McLear noted that Schwarzenegger has had a phone conversation with former Arkansas Governor Mike Huckabee, and welcomes the ear of any of the GOP presidential hopefuls.

The governor, “wants to talk about health-care reform, climate change, greenhouse-gas emissions–the things that are important to California.”
But one California Republican said there is little to be gained by Romney seeking the Schwarzenegger endorsement. “They don’t see him as critical,” the adviser said. “There’s no real benefit to the Schwarzenegger endorsement in terms of grassroots. There’s no political organization that you inherit.”

Romney’s three-day trip to the Golden State was a whirlwind fundraising and endorsement-gathering trip. While in California, Romney released a list of finance chairmen for his campaign, a list that included former Assembly Republican Leader Scott Baugh, who is now chairman of the Orange County Republican Party.

“Gov.

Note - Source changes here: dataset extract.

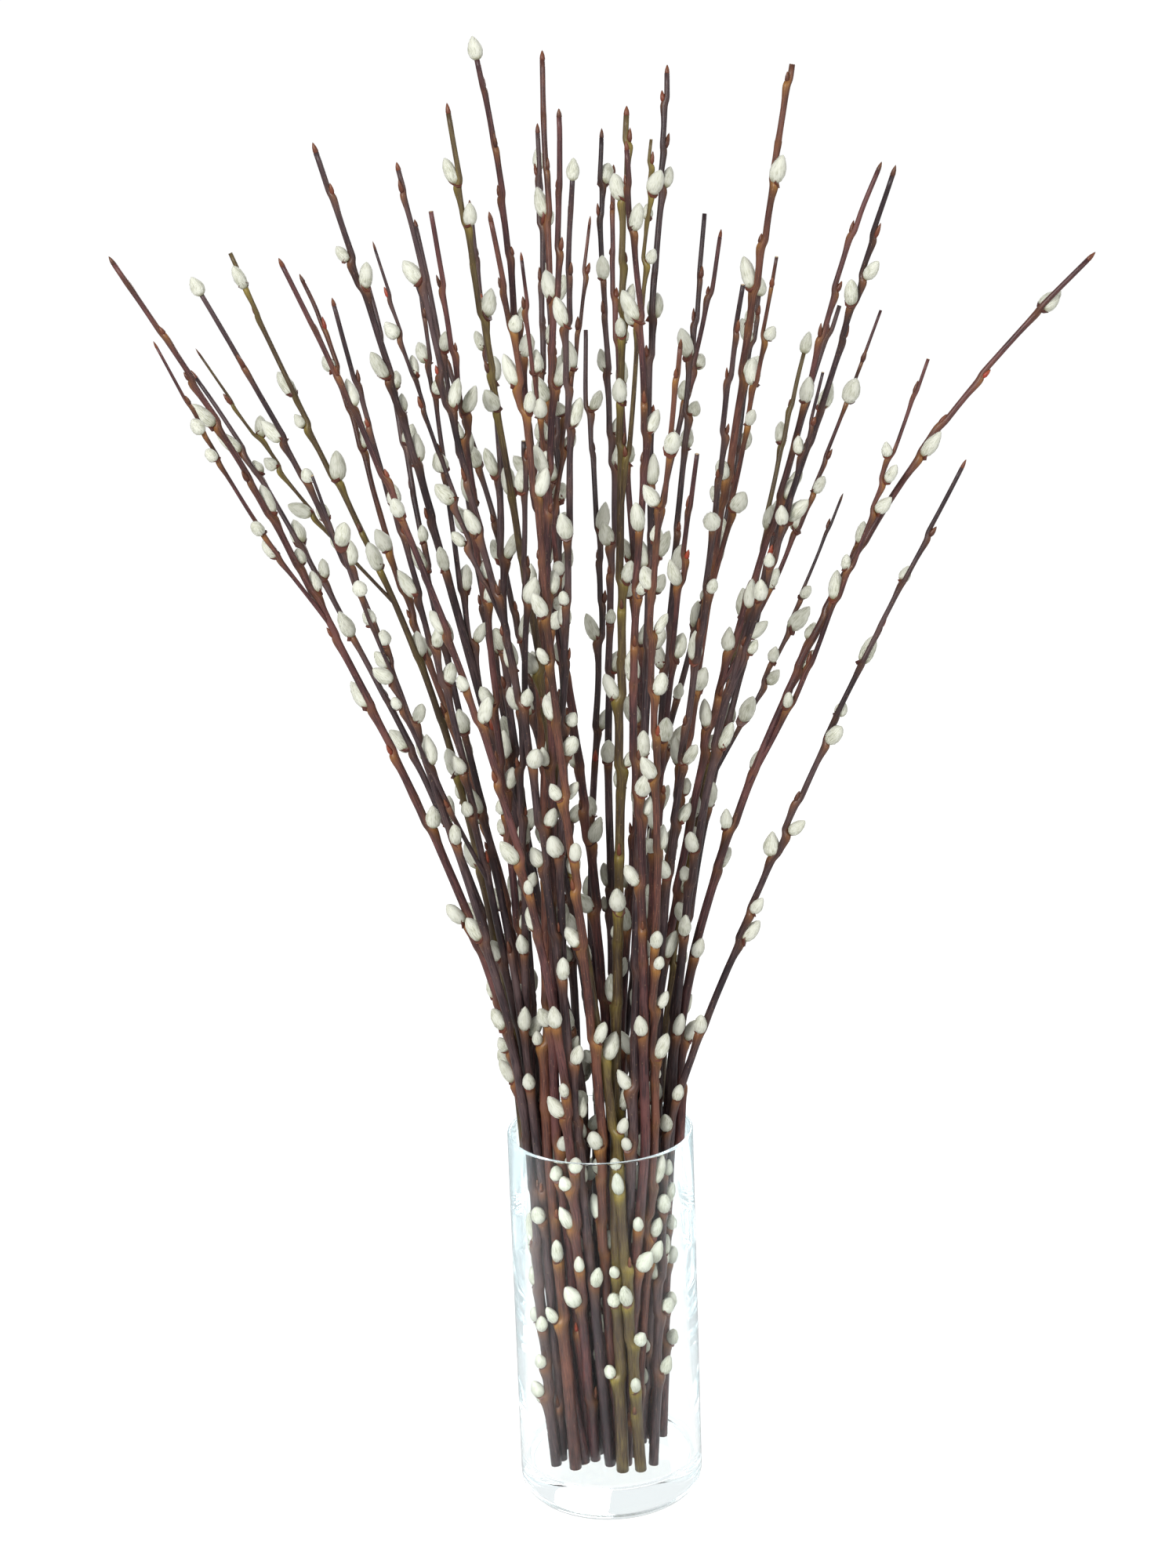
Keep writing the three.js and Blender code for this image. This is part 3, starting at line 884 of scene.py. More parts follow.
@dataclass
class Wood:
    """The bark and the wood of one stem with its side shoot."""

    courses: list[Course]
    joints: dict[int, list[Joint]]
    rng: random.Random
    sides: int = 10
    row_step: float = 6 * MM
    joint_rows: tuple[float, ...] = (-9 * MM, -5 * MM, -2.6 * MM, -1 * MM, 0.2 * MM, 1.4 * MM, 3 * MM)
    zigzag: float = 1.3 * MM
    zigzag_reach: float = 20 * MM
    bracket: float = 1.9 * MM
    bracket_below: float = 8 * MM
    bracket_above: float = 1.3 * MM
    swelling: float = 0.14
    swelling_reach: float = 6 * MM
    scar_reach: float = 4.5 * MM
    knobs: float = 0.045
    knobs_per_metre: float = 70.0
    rim: float = 0.35 * MM

    def build(self) -> bmesh.types.BMesh:
        """Makes the wood of every course of the stem.

        Returns:
            The mesh, with its bark map and its joint layer.
        """
        bm = bmesh.new()
        bm.loops.layers.uv.new("bark")
        bm.verts.layers.float.new("joint")
        for number, course in enumerate(self.courses):
            self._add_course(bm, course, self.joints[number])
        return bm

    def _heights(self, course: Course, joints: list[Joint]) -> list[float]:
        """Spaces the rows of a course evenly, with closer ones round each joint.

        Args:
            course: The course.
            joints: Its joints.

        Returns:
            The rows' heights, from the foot to the tip.
        """
        count = max(4, round((course.top - course.foot) / self.row_step))
        step = (course.top - course.foot) / count
        heights = [course.foot + step * i for i in range(count + 1)]
        for joint in joints:
            heights += [joint.z + offset for offset in self.joint_rows]
        kept = [course.foot]
        for z in sorted(heights):
            if kept[-1] + 0.7 * MM < z < course.top - 0.7 * MM:
                kept.append(z)
        return kept + [course.top]

    def centre(self, course: Course, joints: list[Joint], z: float) -> Vector:
        """Finds the wood's centre, which bends away from each catkin above its joint.

        Args:
            course: The course.
            joints: Its joints.
            z: The height.

        Returns:
            The centre.
        """
        point = course.at(z)
        for joint in joints:
            apart = z - joint.z
            if abs(apart) < 4 * self.zigzag_reach:
                lean = -math.tanh(apart / (2.5 * MM)) * math.exp(-abs(apart) / self.zigzag_reach)
                point += joint.outward * (self.zigzag * joint.size * lean)
        return point

    def _relief(self, joints: list[Joint], z: float, away: Vector) -> tuple[float, float, float]:
        """Works out how the wood swells on one side.

        Args:
            joints: The course's joints.
            z: The height.
            away: The side, as a direction out of the wood.

        Returns:
            The swelling as a share of the radius, the rise of the ledge, and how near a joint is.
        """
        share, rise, near = 0.0, 0.0, 0.0
        for joint in joints:
            apart = z - joint.z
            if abs(apart) > 5 * self.swelling_reach:
                continue
            share += self.swelling * joint.size * math.exp(-(((apart + 2 * MM) / self.swelling_reach) ** 2))
            reach = self.bracket_below if apart < 0 else self.bracket_above
            facing = max(0.0, away.dot(joint.outward))
            ledge = math.exp(-((apart / reach) ** 2))
            rise += self.bracket * joint.size * facing**1.6 * ledge
            near = max(near, joint.size * (0.3 + facing) * math.exp(-abs(apart + 1 * MM) / self.scar_reach))
        return share, rise, near

    def _add_course(self, bm: bmesh.types.BMesh, course: Course, joints: list[Joint]) -> None:
        """Rolls a grid into the bark of one course and closes its ends.

        Args:
            bm: The mesh that takes it.
            course: The course.
            joints: Its joints.
        """
        heights = self._heights(course, joints)
        rows = len(heights) - 1
        known = set(bm.verts)
        made = bmesh.ops.create_grid(bm, x_segments=self.sides, y_segments=rows, size=1.0)
        verts = made["verts"]
        uv_layer = bm.loops.layers.uv["bark"]
        joint_layer = bm.verts.layers.float["joint"]
        places = {}
        lengths = [0.0]
        for low, high in zip(heights, heights[1:]):
            lengths.append(lengths[-1] + (course.at(high) - course.at(low)).length)
        start = self.rng.random()
        for vert in verts:
            column = round((vert.co.x + 1) / 2 * self.sides)
            row = round((vert.co.y + 1) / 2 * rows)
            places[vert] = (column, row)
        frames = []
        for z in heights:
            along = course.along(z)
            side = (Vector((1, 0, 0)) - along * along.x).normalized()
            frames.append((self.centre(course, joints, z), side, along.cross(side), course.radius(z)))
        for vert, (column, row) in places.items():
            centre, side, other, radius = frames[row]
            angle = 2 * math.pi * (column % self.sides) / self.sides
            away = side * math.cos(angle) + other * math.sin(angle)
            share, rise, near = self._relief(joints, heights[row], away)
            knobbly = self.knobs * noise.noise(centre * self.knobs_per_metre + away * 0.9)
            vert.co = centre + away * (radius * (1 + share + knobbly) + rise)
            vert[joint_layer] = min(1.0, near)
        around = 2 * math.pi * course.radii[0]
        for face in {face for vert in verts for face in vert.link_faces}:
            for loop in face.loops:
                column, row = places[loop.vert]
                loop[uv_layer].uv = (column / self.sides * around, lengths[row] + start)
        bmesh.ops.remove_doubles(bm, verts=verts, dist=0.01 * MM)
        fresh = [vert for vert in bm.verts if vert not in known]
        rims = [edge for vert in fresh for edge in vert.link_edges if edge.is_boundary]
        caps = bmesh.ops.holes_fill(bm, edges=list(set(rims)), sides=self.sides)["faces"]
        for cap in caps:
            cap.material_index = 1
        if caps and not course.grows_from:
            self._bevel_cut(bm, caps)
        faces = list({face for vert in fresh for face in vert.link_faces})
        bmesh.ops.recalc_face_normals(bm, faces=faces)

    def _bevel_cut(self, bm: bmesh.types.BMesh, caps: list[bmesh.types.BMFace]) -> None:
        """Gives the cut ends a thin rim of bark.

        Args:
            bm: The mesh.
            caps: The faces of the cuts.
        """
        for cap in caps:
            rim = bmesh.ops.inset_region(bm, faces=[cap], thickness=self.rim, depth=0.0)["faces"]
            for face in rim:
                face.material_index = 0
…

Romney is a turnaround specialist,” said Baugh in explaining his support of Romney. “He has great skills in turning around large, complicated, messy situations, and I think we have several of those facing our country today.”

Ackerman said about 20 members of the Legislature came to hear Romney’s pitch for support to Republican lawmakers. And while Ackerman says he has not yet made up his mind about who to back, he said Romney, “made a very good presentation, and I think he will be a great candidate.”